Fulfilling the Dream
Zengel’s transition from cigar consumer to cigar manufacturer began when his assistant coaching position for Hampton University ended when most of the staff was fired after failing to reach the NCAA tournament. While the new coach asked Zengel to stay at Hampton, Zengel decided to leave. Having just completed his Ed.D., Zengel got a job teaching in Virginia and obtained a part-time position at Emerson’s Cigars, where he worked alongside owner Scott Regina. While working at Emerson’s, Zengel began to dream of having his own cigar shop, and when he and his wife discussed their future, Zengel knew what he wanted to accomplish.
“She asked me what I wanted to do with my life, and I decided I wanted to sell cigars,” Zengel recalls. “Scott and I talked, and he gave me his blessing. We moved back to New Jersey, and I opened Beach House Cigars in Seaside Heights on March 12, 2012.”
Zengel opened Beach House Cigars with just nine boxes of cigars, but he greatly expanded his offerings to more than 230 cigar varieties housed in three humidors by the summer’s end. Everything with the business was going much better than Zengel could ever have imagined. On Oct. 29, 2012, Hurricane Sandy hit the Jersey Shore. Amidst the storm’s devastation was Beach House Cigars—destroyed a little more than eight months after opening.
“We were gone in an instant,” Zengel remembers. “I had nothing to do, but a guy from the local school system called and asked if the Ed.D. degree I had hanging behind my register in the cigar shop was real.
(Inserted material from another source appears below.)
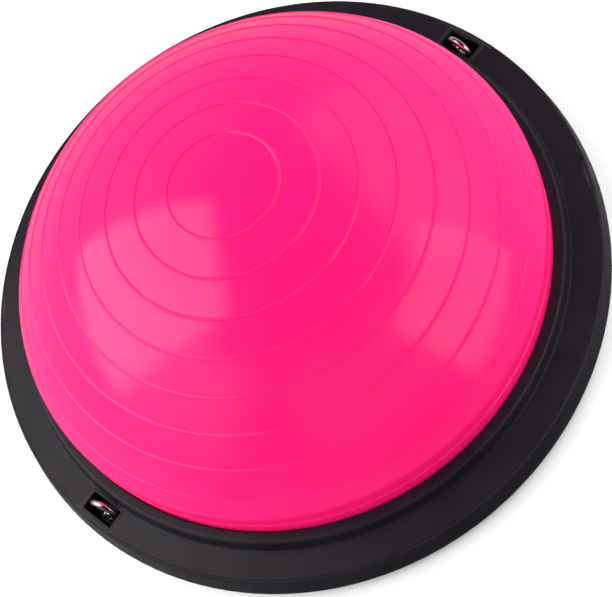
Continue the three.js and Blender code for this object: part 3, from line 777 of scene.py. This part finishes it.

His school was going through a hard time, and it needed some help. He offered me a job as vice principal, which I began in January 2013.”
While helping his community by taking on the job of vice principal, Zengel didn’t let his dream of selling cigars die. About six months after Hurricane Sandy, Zengel reopened Beach House Cigars in his hometown of Wall, New Jersey, thanks to the generosity of his old boss at Emerson’s Cigars.
“Scott Regina called me and asked what I needed to reopen the store,” Zengel says. “I told him ‘everything’ because I was completely wiped out. He sent me about $30,000 worth of retail merchandise to get me started again with a note that said to pay him whenever I could.”
While his days were filled with working at the school, Zengel hired Frank Lancelotti, a retired police officer, to mind Beach House Cigars. In conversations with Lancelotti, Zengel learned of the deaths of Christopher Matlosz, a Lakewood police officer, and Marc Castellano, a New Jersey state trooper, both of whom were killed approximately 10 miles from the new location, and both of whose families were struggling financially. Learning that local police charities had been established to raise funds for the families, Zengel’s philanthropic personality kicked into high gear.
“We became a cigar store that serviced everything—golf outings, picnics, casino nights—to give to these charities, but I felt like it wasn’t enough,” Zengel explains. “We were giving back $200 at the end of the day, and I felt embarrassed because I wanted to do more.”